2. Will there be a CIF state football champion that doesn’t have to worry about a team north of Fresno?

Unless we can’t read a map or can’t count, this is definitely going to happen. There are just that many more section champions from the South (Central, L.A. City, San Diego, Southern) than there are from the North (Northern, North Coast, Central Coast, Sac-Joaquin, San Francisco, Oakland).

There will just have to be a four-team bracket or two in which the “state champion” will come from among a group of teams that doesn’t include any from the current sections that are in the North.

The Central Section moving to the North evens out the number of section champions, but there’s still probably going to be at least one or perhaps two CIF state bowl champions in the new format that will be winning a bracket that will contain no teams from the current sections that are classified as the North.

If the current Open Division format in San Diego was in place in previous years, teams like Madison (with RB Pierre Cormier) may not have ever won a CIF state football title, but that might be different if there was a consolation round there combined with proposed new system. Photo: Mark Tennis.

If the current Open Division format in San Diego was in place in previous years, teams like Madison (with RB Pierre Cormier) may not have ever won a CIF state football title, but that might be different if there was a consolation round there combined with proposed new system. Photo: Mark Tennis.


3. How will consolation winners of a section’s Open Division playoffs be handled?

In addition to guaranteeing every section champion will get a bowl game, the CIF’s current proposal is also going to give the sections more freedom to decide which teams to send.

This is why the CIF Central Coast Section voted just this week to put in a consolation round for its own Open Division even though it would have no impact on this year’s bowl games.

“The CCS has elected to give the consolation format a dry run in case tweaks are needed if/when the regional games do expand,” wrote Darren Sabedra of the San Jose Mercury-News.

San Diego is the only other section in the state currently with an Open Division for football and it wouldn’t be a surprise if there is a consolation round added there as well.

And if a consolation round winner from an Open Division could advance to a regional bowl game, it then makes perfect sense for the CIF North Coast Section to go to an Open Division and give some of the teams there that have been in De La Salle’s shadow for so long a chance to step out into the limelight.
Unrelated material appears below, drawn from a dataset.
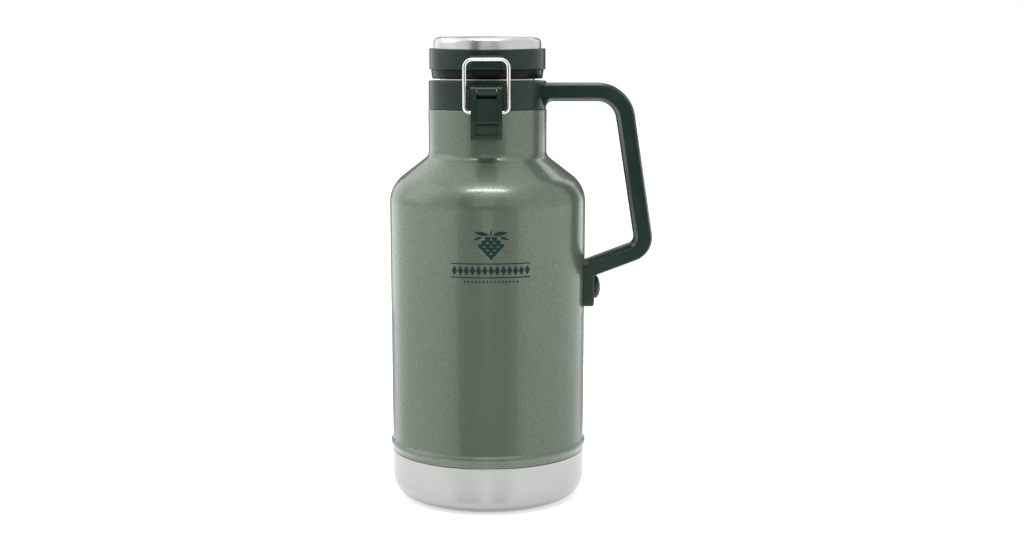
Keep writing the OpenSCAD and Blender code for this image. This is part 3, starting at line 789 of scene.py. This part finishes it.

4. With 13 state champions and 48 teams involved in the CIF bowl games, isn’t there still going to be teams left out?

Again, just counting up the teams this year, there are 51 that will be eligible by winning a section title. Throw in any Open Division consolation winners from the CCS and San Diego and that’s 53. Either some teams still are going to be left out or there will be more divisions than 13.

Going to a four-team Open Division bracket would bring the total to 50 and going to a four-team Open Division small school bracket would bring it to 52.

Another way to get it down to 48 would be to have a couple of play-in games, such as San Francisco vs. Oakland or San Diego D5 vs. Central D6. There also could be a couple of very small school section champions (like you see in the CIF Northern Section) that will have no problem in many years not going to a bowl game at all.

5. How will all of these extra bowl games impact the state rankings?

More games always provides more results to base the rankings on and that’s a good thing.

However, if you are interested in seeing the best play the best, this new system is going to make that harder to happen, not easier.

It would be as if the NCAA passed a new college bowl system in which it still had the two finalists at the end but instead of a semifinal (like the ones starting this year) plus several other major bowl games we’d have one Super Bowl, one other major bowl game and then a bunch of Poinsettia Bowls.

We’ll continue to do rankings for every division so people can speculate on who’s going to play who and we’ll also continue to do our own five-division final rankings because those have a history of more than 35 years behind them.

In the big picture, the way the state is going with more watered-down divisions and the way the CIF Southern Section is going with an ever-strengthened Pac-Five Division, most of the state’s very best teams aren’t going to be playing each other in CIF bowl games anyway. Other than De La Salle and probably just a handful of other teams each season, the CIFSS Pac-Five Division is where the best is really going to be playing the best.